If you make an installment sale of property to an IDGT, no capital gain would be realized on the sale, and no income would be realized when the trust pays interest on the installment obligation. Thus, for example, you could sell property to an IDGT created to benefit one of your children, and the trust could use earnings from the property to make the installment payments back to you, all without current capital gains or income tax consequences.

As an estate freeze technique, the use of an installment sale to an IDGT is considered to be fairly aggressive, and the intended tax results cannot be determined with absolute certainty. This technique has come under scrutiny from the IRS, so should only be entered into with a full understanding of the possible risks.

Annuity Interests
In lieu of selling property, another way of freezing value is to give property to beneficiaries. However, instead of making an outright gift, a gift coupled with a retained annuity or unitrust interest (i.e., a right to payments over time, often generated by the property being gifted) can protect the donor from the possible adverse financial consequences of giving away too much property too soon, as well as reduce the taxable value of the gift for gift tax purposes.

Grantor Retained Annuity Trusts (GRATs) and Grantor Retained Unitrusts (GRUTs)
One technique for gifting property away, but retaining cash flow from it is to use a “grantor retained annuity trust”(“GRAT”). To implement a GRAT, you would transfer property to a trust, which then pays you an annuity based on a percentage of the value of the property you transferred to the trust. Since the trust pays you an annuity amount based on the initial value of the property, any future appreciation in the value of the property will pass to the ultimate trust beneficiaries, who may be family members.

A variation on the GRAT technique is a “grantor retained unitrust” (“GRUT”). A GRUT is just like a GRAT, except that the amount paid out to the donor is re-calculated each year, based on a percentage of the then fair market value of the property owned by the trust.

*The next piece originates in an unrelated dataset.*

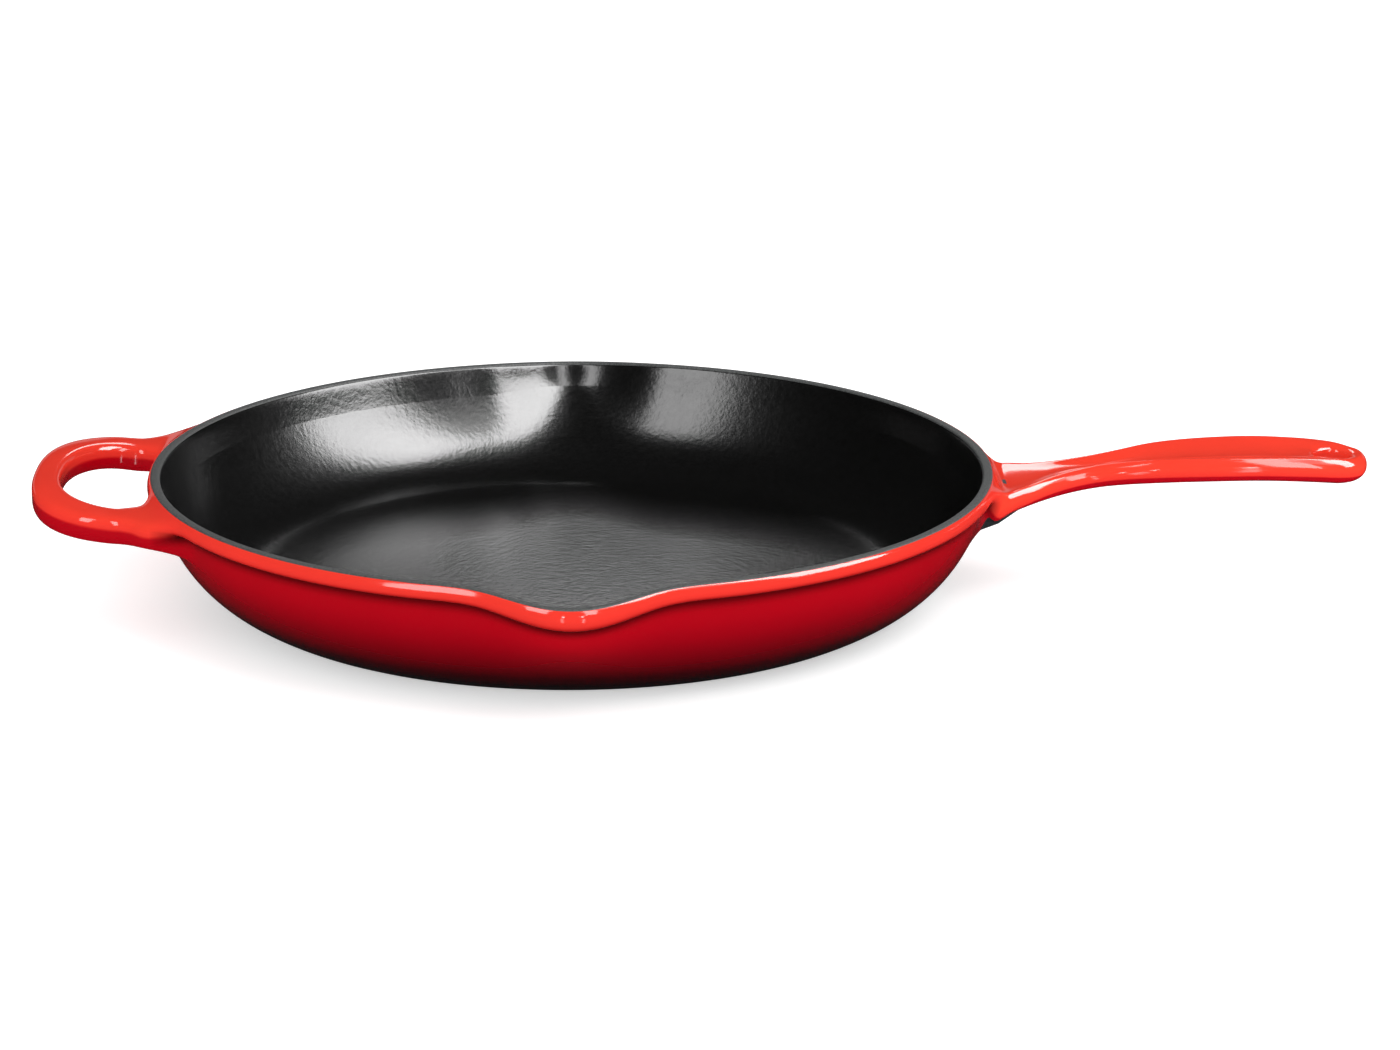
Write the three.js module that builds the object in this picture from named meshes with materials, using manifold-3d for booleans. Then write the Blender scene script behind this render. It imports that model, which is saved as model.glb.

GRATs and GRUTs continue for a fixed term of years. Because the ultimate beneficiaries do not get the trust property until after the term expires, the donor can claim a discount on the value of the property being transferred to the benefi-ciaries. The amount of the discount will depend on the term, the donor’s age at the time of the gift, and the IRS interest rates in effect at the time the trust is established. However, if the donor does not survive the trust term, the property will be included in the donors estate for tax purposes and the advantage of the discount will be lost.

GRATs and GRUTs will not be successful estate planning tools unless the earnings of the trust property, plus future appreciation, exceeds the amount to be paid out to the donor in annuity or unitrust payments. The type of property being transferred will also affect whether a GRAT or a GRUT is a better choice. For example, rental real estate in a hot real estate market may be a good asset for a GRAT, because the income stream is likely to be reliable, whereas if the trust property consists of a portfolio of speculative or growth stocks, a GRUT is probably a better choice.

As with other gifts, GRAT or GRUT benefi-ciaries receive a carryover basis in the property. That is, they will have the same cost basis in the property as the donor.

Private Annuity
An annuity arrangement does not require the creation of a trust. In a typical private annuity transaction, a parent transfers property to a child in return for that child’s unsecured promise to pay the parent an annuity amount for life. If the fair market value of the property transferred equals the present value of the annuity under IRS valuation tables, there is no gift tax due. However, if the property transferred does not grow at least as quickly as the required interest rate (for example, 8% in February 2000), or is not an income-generating asset, the child may end up having to pay the annuity with some of the property received.